The source of the data can be found here.
About The Dataset
The dataset contains of 539759 rows and 25 dimensions. The Dimensions are mentioned below :
id : Unique Id of the car
url : Listing Url of the car
region : Craigslist Region
region_url : Region Url
price : Price of the car
year : Year of Sale
manufacturer : Manufacturer of the car
model : Model of the car
condition : Condition the car is in
cylinders : Type of cylinder the car contains
fuel : Fuel Type of the car
odometer : No. of Miles the car traveled
title_status : Status of the vehicle
transmission : Transmission Type
vin : Vehicle Identification Number
drive : Drive Type
size : Size of the car
type : Type of the car
paint_color : Color of the car
image_url : Url of the image of the car
description : Description mentioned by the owner
county : County it belongs to
state : State where it is listed
lat : Latitude of Listing
long : Longitude of Listing
Data Analysis :
Column : ID
To check whether there is any duplicate ID present or not, if yes we can drop the columns of the duplicate ones. But fortunately, there were no Duplicate IDs present in the data.
Column : Price
As we check the price column, we can find 0 values and extreme values as min and max, obviously these values are outliers. Now According to many data available on google, we can say that the price of a used car can be max $150000 depending on cars like Ferarri, Lamborghini, but i would still keep it till $200000 as Max. And lowest being $100. Rest of the amounted rows will be dropped.
Column : Manufacturer
This column contains of different Manufacturers of the Car Brands, All the Values in this column has a not-null value with unique values of 43 count. Hence will be keeping all of them.
Column : Fuel
Talking about fuel, there are mainly 5 fuel types, excluding null values. We remove the rows of null fuel types.
Column : Transmission
This section contains 3 unique values, ‘automatic’, ‘manual’ and ‘other’. Also has null values which is dropped.
Column : State
There are around 51 unique state available, with no null values, hence we will be keeping them all.
Column : Year
Now, year is a very crucial column which might have some good quality of data. We need to be extra careful before dropping any column. There are around 112 unique years available, including 0 and null. The count of 0 and null values are less, hence can be safely removed.
Column : Odometer
This is a numerical value which states, the running distance of the car, with null values, we can remove them, or replace them with 0. Choice is yours.

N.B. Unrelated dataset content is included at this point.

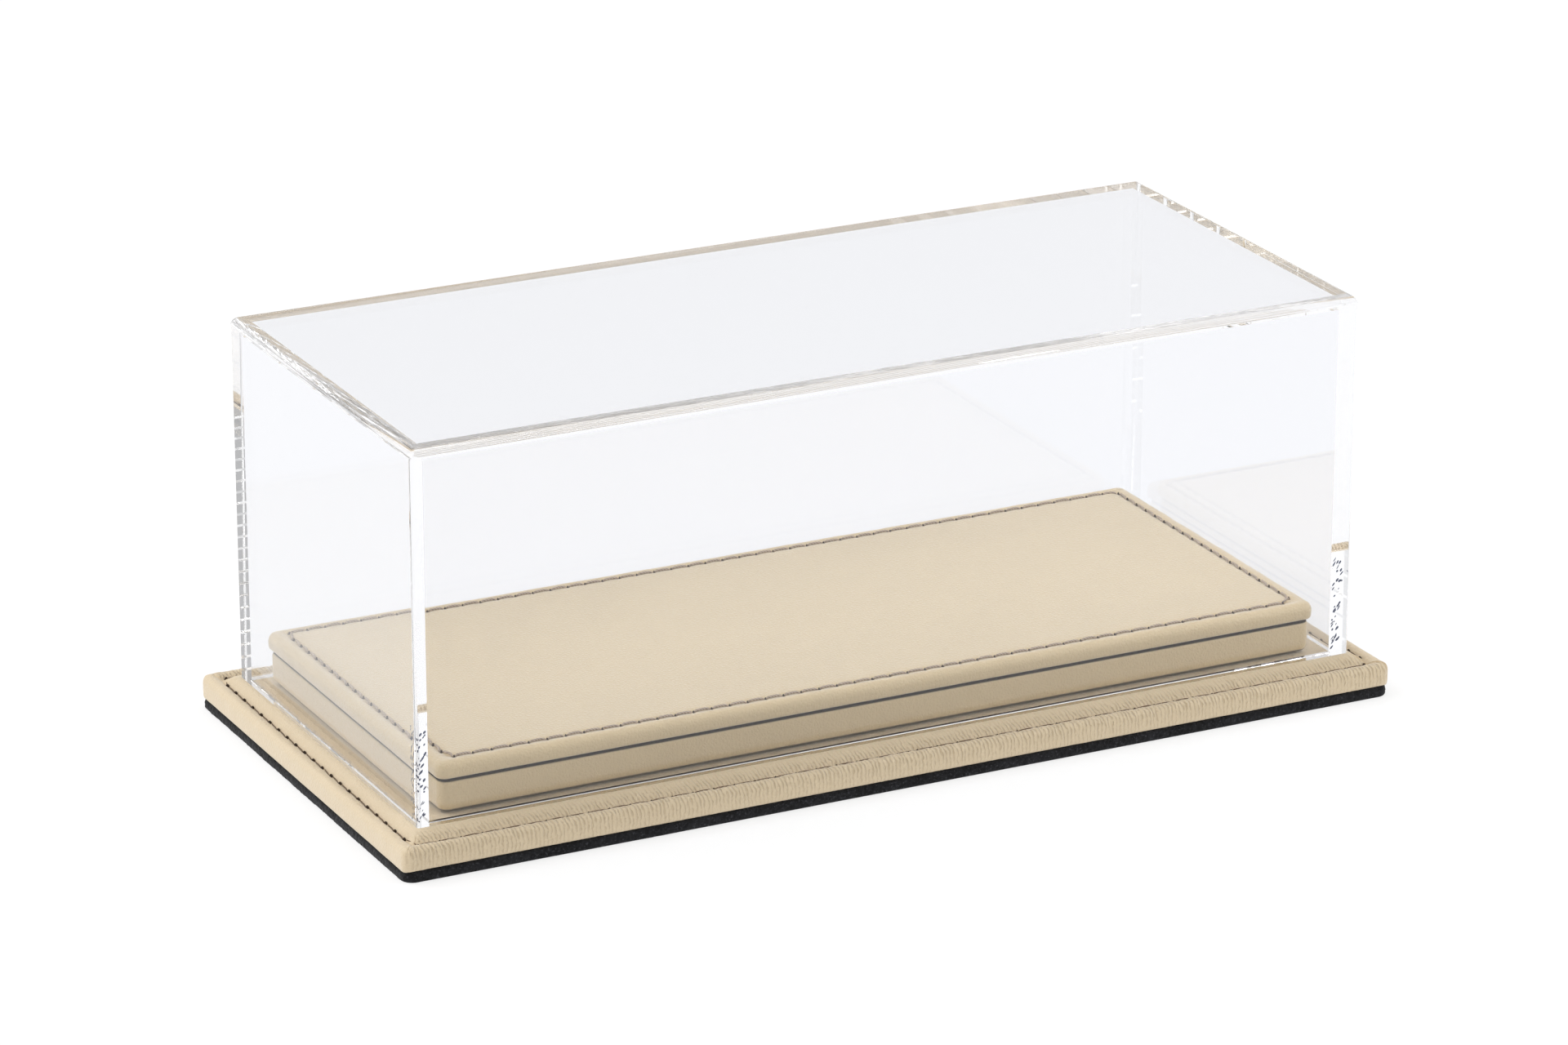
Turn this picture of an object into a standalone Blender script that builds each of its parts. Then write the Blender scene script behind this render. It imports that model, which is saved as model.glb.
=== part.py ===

Column : Drive, Type, Paint and Condition
These are the last 4 categorical columns, we can remove the null values, and keep the rest.
Apart from these columns rest of the columns will be dropped, you can choose to keep them. I choose these as it seems to be the most valued ones needed for prediction.
Data Visualization :
1. Plotting Price v/s Manufacturers
Average Price for Each type of Manufacturer
Checking top 20 Price Points used:
Feature Engineering :
Before getting into that, lets check the basic info of the data.
Splitting the data into Train and Test
We will split the data into Train and Test with a ratio of 80:20
Data Pre-Processing :
I have used 4 main types for Categorical data, as we can see we have most of them as categorical data. So below are the 4 used for categories.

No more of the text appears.